Kids Can Charitable Trust
Our keynote speaker was Julie Shepherd from the Kids Can Charitable Trust.
Julie gave us a background on the trust which was founded in her garage in 2005.  Being aware of media reports on New Zealand Children going without basics she undertook an evaluation of 80 low decile schools to see if the problem reported in the media was as bad as it was said to be.
The evaluation established that children at those schools were going hungry, not wearing shoes and turning up wet and cold in bad weather because they did not own raincoats. In the evaluation schools reported that this had a major impact on the childrens learning ability, esteem and health.  The downstream effect of this is that these children become ill more often, do not succed at school and as adults are more likely to be unemployed and have children who go through the same cycle.
And so with a funding grant from what is now Perpetual Guardian the Kids Can Charitable trust was established in her garage.
The charity supports thousands of children providing food, shoes socks raincoats and basic hygiene items.
The program works. Evaluations show that Kids Can programs have a significant impact in that they are reducing social issues, increase and improve class room participation and raise the self esteem of the children.
Julie told us that the various levels of child poverty. 305,000 children live in hardship. 29% of the total number of children in New Zealand. 1 in 4 children regularly go without the things they need.
Broken down the numbers are concerning. One in 3 Pacific children live in poverty, one in 3 Maori children and 1 in 6 European children live in poverty.
Julie also made the comment that it is not single parents whiling away their time playing pokies, drinking Cody’s and smoking various substances while waiting for the next benefit day that make up those in poverty.
37% are parents in paid employment. And a significant number (47%0 of those households in poverty are two-parent families.
Julie told us most parents want the best for their children but cannot afford it.

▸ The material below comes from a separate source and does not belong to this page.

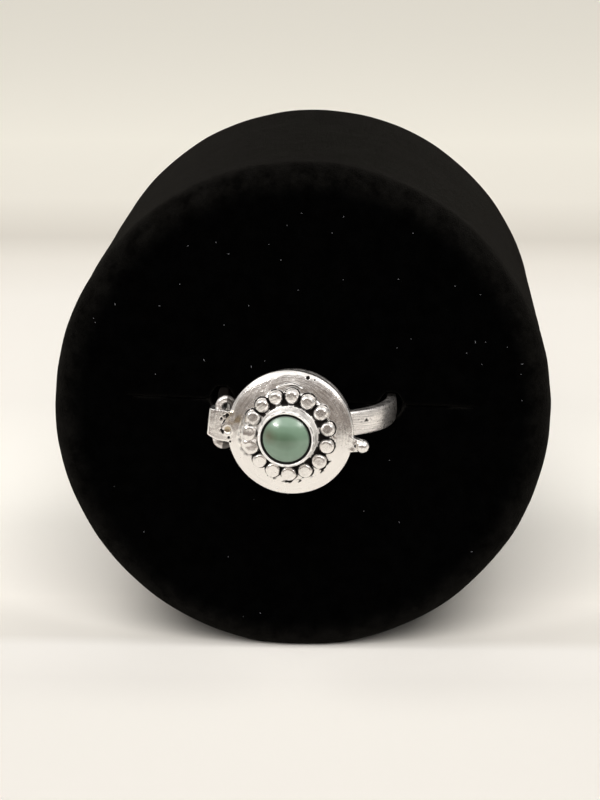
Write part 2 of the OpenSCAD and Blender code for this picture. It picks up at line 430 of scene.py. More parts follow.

Julie told us about the costs of poverty. A dollar figure of $6-$8 billion was suggested. 3 to 4% of GDP. Children going to school hungry without the right clothing have issues with health higher rates of offending far less educational achievement. That leads to significant loss of productivity in the workplace.
What Kids Can does. 
It works with children at primary school, supports them through primary school and sometimes beyond.
It runs a raincoats for kids program, a shoes for kids program and more recently a health for kids program.
Over the years it has:
  • Worked with 576 schools;
  • provided over 16 million items of food;
  • provided over110,000 shoes;
  •  provided over 220,000 pairs of socks
  • Provided over 318,000 health and hygiene programs,
to about 131,000 children.
The Charity is looking at extending its work using the same or similar model to early childhood education which is an area no other charities appear to be working on.
Julie told us that in 2015 81% of Kids Cans funding went to children. The issue is operational funding because as Julie put it pallets do not pack themselves. This is the ongoing concern.
Julie told us a major source of kids can funding as the monthly support program. For a small donation on a monthly basis children are supported.  Kids Can also accepts sponsorship, one off donations, payroll giving to fund the charity.
Julie’s aim is to put herself out of a job. If you can alleviate poverty that will happen.
All in all a very useful and thought-provoking address from someone who is actively working to alleviate child poverty.